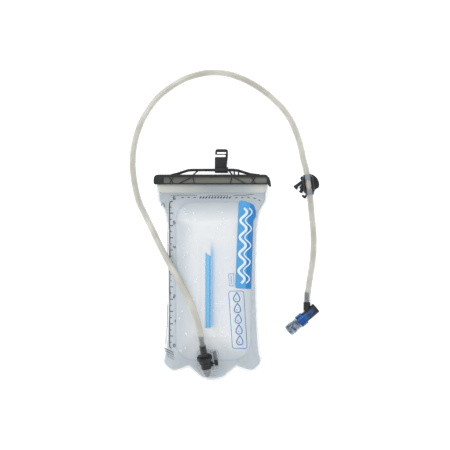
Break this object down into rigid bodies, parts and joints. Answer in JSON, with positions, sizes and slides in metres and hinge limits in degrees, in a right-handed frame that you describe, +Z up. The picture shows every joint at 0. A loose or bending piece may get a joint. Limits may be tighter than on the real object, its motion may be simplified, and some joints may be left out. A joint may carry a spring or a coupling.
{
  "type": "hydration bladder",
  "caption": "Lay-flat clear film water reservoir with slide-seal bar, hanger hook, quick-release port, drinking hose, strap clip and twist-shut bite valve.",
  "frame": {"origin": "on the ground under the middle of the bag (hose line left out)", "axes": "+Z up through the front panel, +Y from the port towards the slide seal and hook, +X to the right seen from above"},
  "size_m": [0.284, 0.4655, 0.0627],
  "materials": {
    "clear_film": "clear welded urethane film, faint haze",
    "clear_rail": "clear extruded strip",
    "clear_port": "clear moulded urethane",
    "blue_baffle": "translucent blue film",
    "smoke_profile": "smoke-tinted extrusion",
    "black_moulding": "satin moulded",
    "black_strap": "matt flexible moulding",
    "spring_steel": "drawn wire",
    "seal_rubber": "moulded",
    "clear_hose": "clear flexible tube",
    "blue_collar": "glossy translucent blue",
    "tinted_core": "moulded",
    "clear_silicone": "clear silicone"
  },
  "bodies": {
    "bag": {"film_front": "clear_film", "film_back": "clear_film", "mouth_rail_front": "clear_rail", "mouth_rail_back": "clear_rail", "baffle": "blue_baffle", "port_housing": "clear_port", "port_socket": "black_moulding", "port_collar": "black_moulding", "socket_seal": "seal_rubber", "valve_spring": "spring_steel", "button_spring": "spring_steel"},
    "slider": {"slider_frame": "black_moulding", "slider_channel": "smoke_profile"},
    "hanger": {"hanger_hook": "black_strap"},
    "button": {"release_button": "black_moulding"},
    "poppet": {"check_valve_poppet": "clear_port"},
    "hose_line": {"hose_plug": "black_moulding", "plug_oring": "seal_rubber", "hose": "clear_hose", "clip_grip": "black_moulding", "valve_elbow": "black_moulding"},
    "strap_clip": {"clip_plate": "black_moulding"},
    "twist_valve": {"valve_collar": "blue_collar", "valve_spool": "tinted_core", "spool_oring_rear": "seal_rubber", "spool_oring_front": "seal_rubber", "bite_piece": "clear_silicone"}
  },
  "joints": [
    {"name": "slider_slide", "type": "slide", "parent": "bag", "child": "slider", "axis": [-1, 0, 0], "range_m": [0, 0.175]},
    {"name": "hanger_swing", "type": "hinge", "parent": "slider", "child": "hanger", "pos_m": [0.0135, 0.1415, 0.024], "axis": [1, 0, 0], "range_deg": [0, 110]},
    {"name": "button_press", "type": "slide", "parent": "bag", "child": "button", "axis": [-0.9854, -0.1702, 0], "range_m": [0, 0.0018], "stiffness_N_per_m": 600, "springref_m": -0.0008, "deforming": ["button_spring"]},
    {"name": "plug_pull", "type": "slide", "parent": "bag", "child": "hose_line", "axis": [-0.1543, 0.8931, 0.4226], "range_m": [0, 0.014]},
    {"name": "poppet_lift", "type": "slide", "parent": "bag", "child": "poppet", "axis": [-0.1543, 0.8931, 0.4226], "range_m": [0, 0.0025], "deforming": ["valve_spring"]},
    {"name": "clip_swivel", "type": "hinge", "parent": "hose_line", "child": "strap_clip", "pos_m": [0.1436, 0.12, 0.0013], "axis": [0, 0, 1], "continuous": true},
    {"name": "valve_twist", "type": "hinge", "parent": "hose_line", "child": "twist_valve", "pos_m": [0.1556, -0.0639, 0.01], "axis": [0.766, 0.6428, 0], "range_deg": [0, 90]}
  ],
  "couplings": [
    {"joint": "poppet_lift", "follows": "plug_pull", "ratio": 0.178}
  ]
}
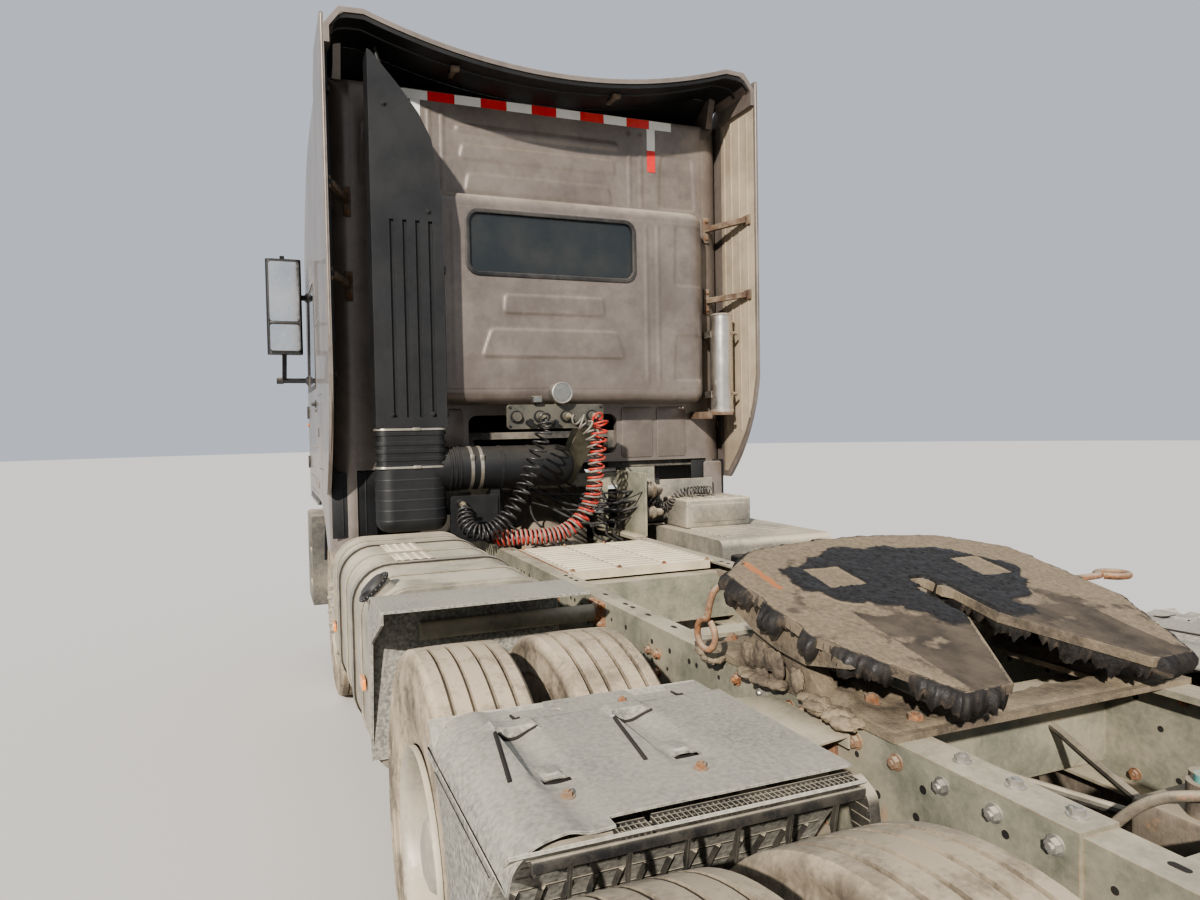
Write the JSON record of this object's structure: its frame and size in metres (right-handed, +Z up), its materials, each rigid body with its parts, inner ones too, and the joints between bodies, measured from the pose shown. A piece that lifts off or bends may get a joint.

__Written problem__. All of the material above needs to be copied exactly.

__Solved exercise__.
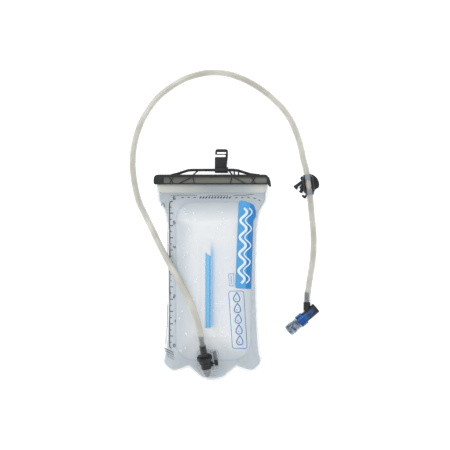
Break this object down into rigid bodies, parts and joints. Answer in JSON, with positions, sizes and slides in metres and hinge limits in degrees, in a right-handed frame that you describe, +Z up. The picture shows every joint at 0. A loose or bending piece may get a joint. Limits may be tighter than on the real object, its motion may be simplified, and some joints may be left out. A joint may carry a spring or a coupling.
{
  "type": "hydration bladder",
  "caption": "Lay-flat clear film water reservoir with slide-seal bar, hanger hook, quick-release port, drinking hose, strap clip and twist-shut bite valve.",
  "frame": {"origin": "on the ground under the middle of the bag (hose line left out)", "axes": "+Z up through the front panel, +Y from the port towards the slide seal and hook, +X to the right seen from above"},
  "size_m": [0.284, 0.4655, 0.0627],
  "materials": {
    "clear_film": "clear welded urethane film, faint haze",
    "clear_rail": "clear extruded strip",
    "clear_port": "clear moulded urethane",
    "blue_baffle": "translucent blue film",
    "smoke_profile": "smoke-tinted extrusion",
    "black_moulding": "satin moulded",
    "black_strap": "matt flexible moulding",
    "spring_steel": "drawn wire",
    "seal_rubber": "moulded",
    "clear_hose": "clear flexible tube",
    "blue_collar": "glossy translucent blue",
    "tinted_core": "moulded",
    "clear_silicone": "clear silicone"
  },
  "bodies": {
    "bag": {"film_front": "clear_film", "film_back": "clear_film", "mouth_rail_front": "clear_rail", "mouth_rail_back": "clear_rail", "baffle": "blue_baffle", "port_housing": "clear_port", "port_socket": "black_moulding", "port_collar": "black_moulding", "socket_seal": "seal_rubber", "valve_spring": "spring_steel", "button_spring": "spring_steel"},
    "slider": {"slider_frame": "black_moulding", "slider_channel": "smoke_profile"},
    "hanger": {"hanger_hook": "black_strap"},
    "button": {"release_button": "black_moulding"},
    "poppet": {"check_valve_poppet": "clear_port"},
    "hose_line": {"hose_plug": "black_moulding", "plug_oring": "seal_rubber", "hose": "clear_hose", "clip_grip": "black_moulding", "valve_elbow": "black_moulding"},
    "strap_clip": {"clip_plate": "black_moulding"},
    "twist_valve": {"valve_collar": "blue_collar", "valve_spool": "tinted_core", "spool_oring_rear": "seal_rubber", "spool_oring_front": "seal_rubber", "bite_piece": "clear_silicone"}
  },
  "joints": [
    {"name": "slider_slide", "type": "slide", "parent": "bag", "child": "slider", "axis": [-1, 0, 0], "range_m": [0, 0.175]},
    {"name": "hanger_swing", "type": "hinge", "parent": "slider", "child": "hanger", "pos_m": [0.0135, 0.1415, 0.024], "axis": [1, 0, 0], "range_deg": [0, 110]},
    {"name": "button_press", "type": "slide", "parent": "bag", "child": "button", "axis": [-0.9854, -0.1702, 0], "range_m": [0, 0.0018], "stiffness_N_per_m": 600, "springref_m": -0.0008, "deforming": ["button_spring"]},
    {"name": "plug_pull", "type": "slide", "parent": "bag", "child": "hose_line", "axis": [-0.1543, 0.8931, 0.4226], "range_m": [0, 0.014]},
    {"name": "poppet_lift", "type": "slide", "parent": "bag", "child": "poppet", "axis": [-0.1543, 0.8931, 0.4226], "range_m": [0, 0.0025], "deforming": ["valve_spring"]},
    {"name": "clip_swivel", "type": "hinge", "parent": "hose_line", "child": "strap_clip", "pos_m": [0.1436, 0.12, 0.0013], "axis": [0, 0, 1], "continuous": true},
    {"name": "valve_twist", "type": "hinge", "parent": "hose_line", "child": "twist_valve", "pos_m": [0.1556, -0.0639, 0.01], "axis": [0.766, 0.6428, 0], "range_deg": [0, 90]}
  ],
  "couplings": [
    {"joint": "poppet_lift", "follows": "plug_pull", "ratio": 0.178}
  ]
}
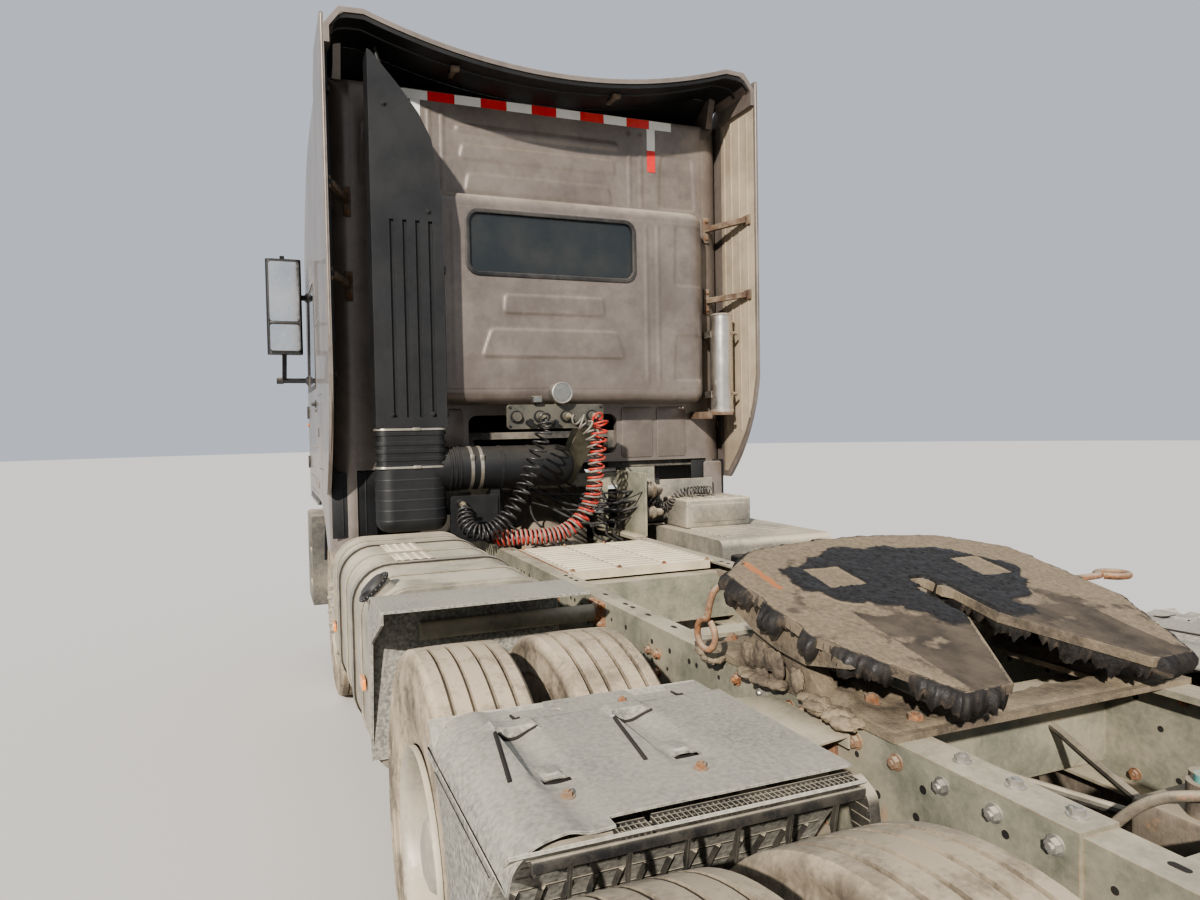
Write the JSON record of this object's structure: its frame and size in metres (right-handed, +Z up), its materials, each rigid body with its parts, inner ones too, and the joints between bodies, measured from the pose shown. A piece that lifts off or bends may get a joint.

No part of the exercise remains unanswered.